> [REQUIREMENT]
Output all records precisely as written.

(3D code data)
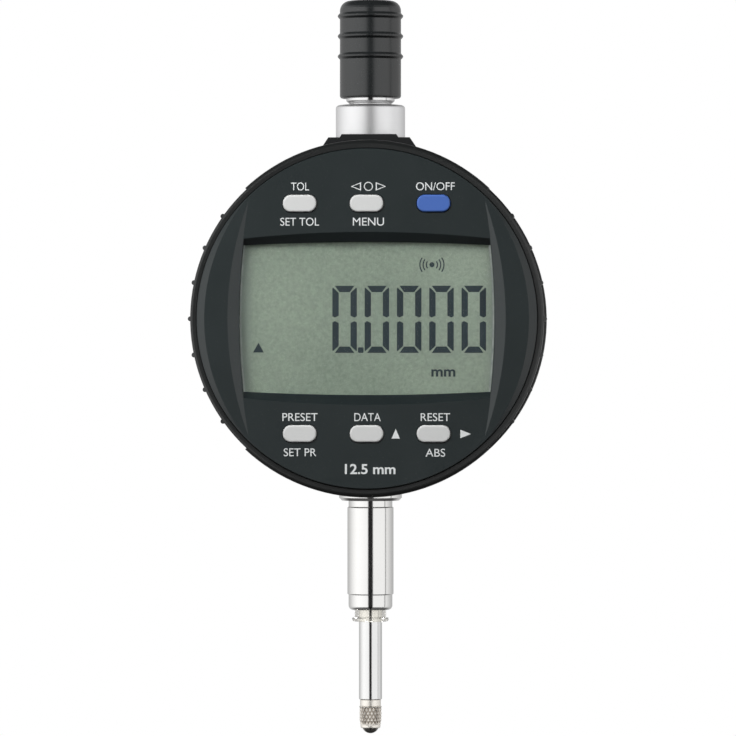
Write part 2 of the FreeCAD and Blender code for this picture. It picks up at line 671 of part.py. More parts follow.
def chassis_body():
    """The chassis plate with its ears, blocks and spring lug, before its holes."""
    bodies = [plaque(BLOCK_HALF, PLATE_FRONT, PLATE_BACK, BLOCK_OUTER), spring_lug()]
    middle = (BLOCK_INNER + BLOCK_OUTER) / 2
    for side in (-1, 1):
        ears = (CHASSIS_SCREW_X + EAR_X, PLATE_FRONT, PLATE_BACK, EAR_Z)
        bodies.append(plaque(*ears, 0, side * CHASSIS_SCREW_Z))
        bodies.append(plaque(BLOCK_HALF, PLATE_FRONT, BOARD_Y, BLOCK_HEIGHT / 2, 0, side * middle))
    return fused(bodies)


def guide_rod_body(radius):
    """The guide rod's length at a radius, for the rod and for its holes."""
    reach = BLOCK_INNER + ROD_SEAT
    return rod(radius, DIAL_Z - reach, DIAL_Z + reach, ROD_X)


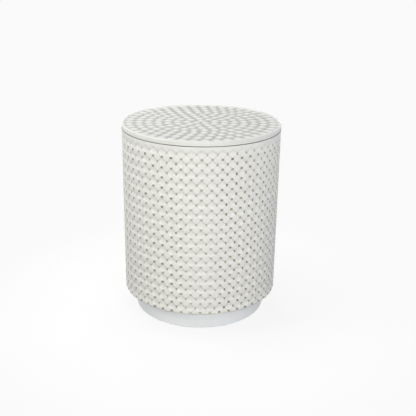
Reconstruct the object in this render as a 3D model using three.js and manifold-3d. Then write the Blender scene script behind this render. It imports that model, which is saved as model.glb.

> [RESULT]
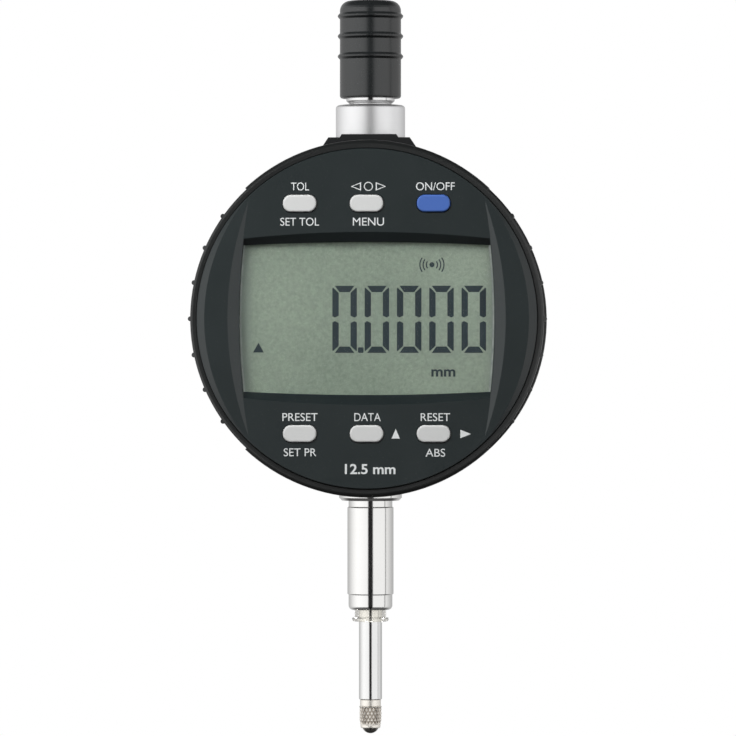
Write part 2 of the FreeCAD and Blender code for this picture. It picks up at line 671 of part.py. More parts follow.
def chassis_body():
    """The chassis plate with its ears, blocks and spring lug, before its holes."""
    bodies = [plaque(BLOCK_HALF, PLATE_FRONT, PLATE_BACK, BLOCK_OUTER), spring_lug()]
    middle = (BLOCK_INNER + BLOCK_OUTER) / 2
    for side in (-1, 1):
        ears = (CHASSIS_SCREW_X + EAR_X, PLATE_FRONT, PLATE_BACK, EAR_Z)
        bodies.append(plaque(*ears, 0, side * CHASSIS_SCREW_Z))
        bodies.append(plaque(BLOCK_HALF, PLATE_FRONT, BOARD_Y, BLOCK_HEIGHT / 2, 0, side * middle))
    return fused(bodies)


def guide_rod_body(radius):
    """The guide rod's length at a radius, for the rod and for its holes."""
    reach = BLOCK_INNER + ROD_SEAT
    return rod(radius, DIAL_Z - reach, DIAL_Z + reach, ROD_X)


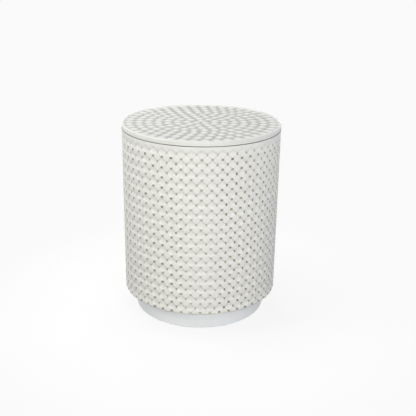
Reconstruct the object in this render as a 3D model using three.js and manifold-3d. Then write the Blender scene script behind this render. It imports that model, which is saved as model.glb.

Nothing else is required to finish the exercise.